* Your goal
Copy each line of the entries that contains the word "Blender".

* Record excerpts
⁂

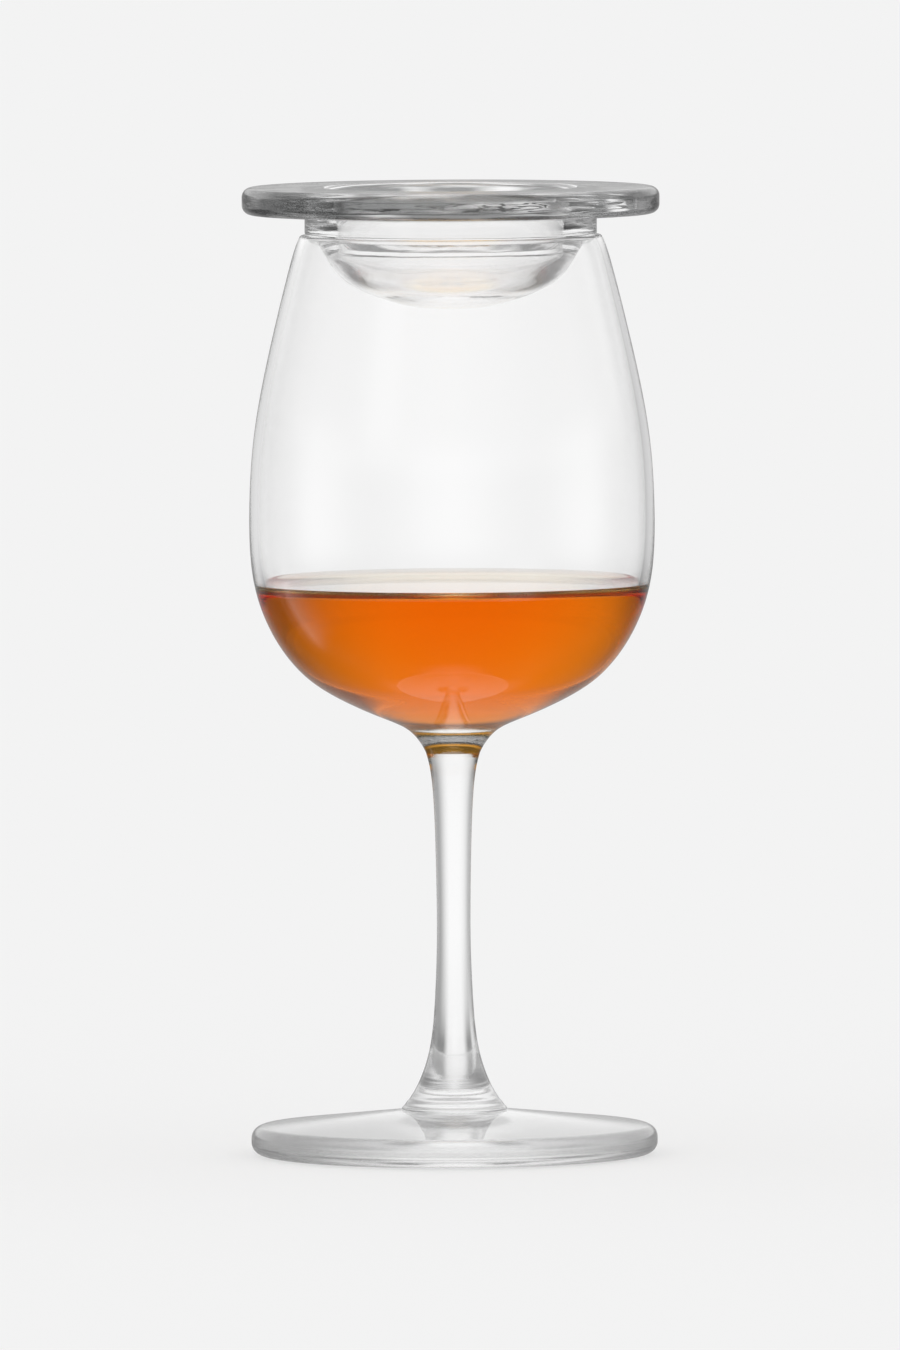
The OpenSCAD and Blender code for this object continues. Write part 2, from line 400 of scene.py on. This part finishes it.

⁂

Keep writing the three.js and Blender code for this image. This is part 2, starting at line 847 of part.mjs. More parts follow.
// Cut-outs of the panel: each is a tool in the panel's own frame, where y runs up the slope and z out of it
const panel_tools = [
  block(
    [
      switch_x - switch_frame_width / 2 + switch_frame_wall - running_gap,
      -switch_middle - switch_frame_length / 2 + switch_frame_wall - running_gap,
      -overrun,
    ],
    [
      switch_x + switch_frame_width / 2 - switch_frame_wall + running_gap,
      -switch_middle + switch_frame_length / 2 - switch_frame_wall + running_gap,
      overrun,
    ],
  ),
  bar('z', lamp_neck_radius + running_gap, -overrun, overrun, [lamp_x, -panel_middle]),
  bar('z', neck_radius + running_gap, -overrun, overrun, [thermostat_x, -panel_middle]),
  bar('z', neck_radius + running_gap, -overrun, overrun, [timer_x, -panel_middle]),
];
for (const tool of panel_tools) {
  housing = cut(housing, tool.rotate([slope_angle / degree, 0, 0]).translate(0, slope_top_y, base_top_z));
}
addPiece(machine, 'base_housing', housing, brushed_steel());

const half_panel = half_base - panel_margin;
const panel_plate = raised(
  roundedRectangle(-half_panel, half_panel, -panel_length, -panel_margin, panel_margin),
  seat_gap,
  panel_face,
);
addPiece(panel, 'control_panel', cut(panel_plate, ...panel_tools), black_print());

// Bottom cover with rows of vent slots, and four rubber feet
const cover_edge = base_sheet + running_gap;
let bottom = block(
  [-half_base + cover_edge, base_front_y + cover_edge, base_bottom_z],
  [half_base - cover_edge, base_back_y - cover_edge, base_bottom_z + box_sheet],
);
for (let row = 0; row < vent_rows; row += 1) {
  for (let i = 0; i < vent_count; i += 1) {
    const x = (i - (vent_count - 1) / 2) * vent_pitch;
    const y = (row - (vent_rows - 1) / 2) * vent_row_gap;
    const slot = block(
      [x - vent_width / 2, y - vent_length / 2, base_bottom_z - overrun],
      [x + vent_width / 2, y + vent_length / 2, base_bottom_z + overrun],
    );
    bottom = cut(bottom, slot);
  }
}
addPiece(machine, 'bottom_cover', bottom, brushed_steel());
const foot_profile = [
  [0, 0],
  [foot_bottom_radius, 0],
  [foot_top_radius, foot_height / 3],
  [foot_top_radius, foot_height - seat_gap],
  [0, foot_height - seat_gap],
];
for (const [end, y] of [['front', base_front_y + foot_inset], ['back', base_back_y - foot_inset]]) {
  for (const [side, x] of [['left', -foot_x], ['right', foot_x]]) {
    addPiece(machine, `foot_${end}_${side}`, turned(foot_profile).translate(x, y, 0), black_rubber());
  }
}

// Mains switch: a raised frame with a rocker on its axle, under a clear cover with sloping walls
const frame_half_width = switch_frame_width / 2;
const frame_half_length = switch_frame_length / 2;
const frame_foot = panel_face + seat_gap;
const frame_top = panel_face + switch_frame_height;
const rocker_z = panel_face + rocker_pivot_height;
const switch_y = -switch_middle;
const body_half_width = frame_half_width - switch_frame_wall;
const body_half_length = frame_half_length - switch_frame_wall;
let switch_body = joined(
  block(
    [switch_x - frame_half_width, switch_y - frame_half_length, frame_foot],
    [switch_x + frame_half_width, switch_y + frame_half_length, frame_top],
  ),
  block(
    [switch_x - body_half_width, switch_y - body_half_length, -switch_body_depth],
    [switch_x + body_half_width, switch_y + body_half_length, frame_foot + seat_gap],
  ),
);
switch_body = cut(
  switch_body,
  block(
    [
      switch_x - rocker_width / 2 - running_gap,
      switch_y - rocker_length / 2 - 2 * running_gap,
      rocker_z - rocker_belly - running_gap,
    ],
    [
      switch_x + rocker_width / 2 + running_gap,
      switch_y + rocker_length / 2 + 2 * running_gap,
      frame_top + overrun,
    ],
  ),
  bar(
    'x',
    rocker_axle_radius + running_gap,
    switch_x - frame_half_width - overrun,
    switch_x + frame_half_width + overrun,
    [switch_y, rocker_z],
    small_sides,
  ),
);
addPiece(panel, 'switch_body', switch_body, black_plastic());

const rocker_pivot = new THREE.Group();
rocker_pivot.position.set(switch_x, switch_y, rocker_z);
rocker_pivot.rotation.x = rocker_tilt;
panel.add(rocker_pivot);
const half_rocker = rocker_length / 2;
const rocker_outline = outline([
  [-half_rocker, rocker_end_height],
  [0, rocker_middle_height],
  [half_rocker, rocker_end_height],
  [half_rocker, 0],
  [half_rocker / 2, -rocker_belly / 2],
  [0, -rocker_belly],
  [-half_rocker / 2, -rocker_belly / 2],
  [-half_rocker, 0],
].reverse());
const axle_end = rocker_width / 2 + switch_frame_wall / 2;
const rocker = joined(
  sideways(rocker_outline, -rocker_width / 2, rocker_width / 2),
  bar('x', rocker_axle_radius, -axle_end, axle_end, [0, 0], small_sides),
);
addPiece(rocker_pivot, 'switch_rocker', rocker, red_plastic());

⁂

* Solution
The OpenSCAD and Blender code for this object continues. Write part 2, from line 400 of scene.py on. This part finishes it.
Keep writing the three.js and Blender code for this image. This is part 2, starting at line 847 of part.mjs. More parts follow.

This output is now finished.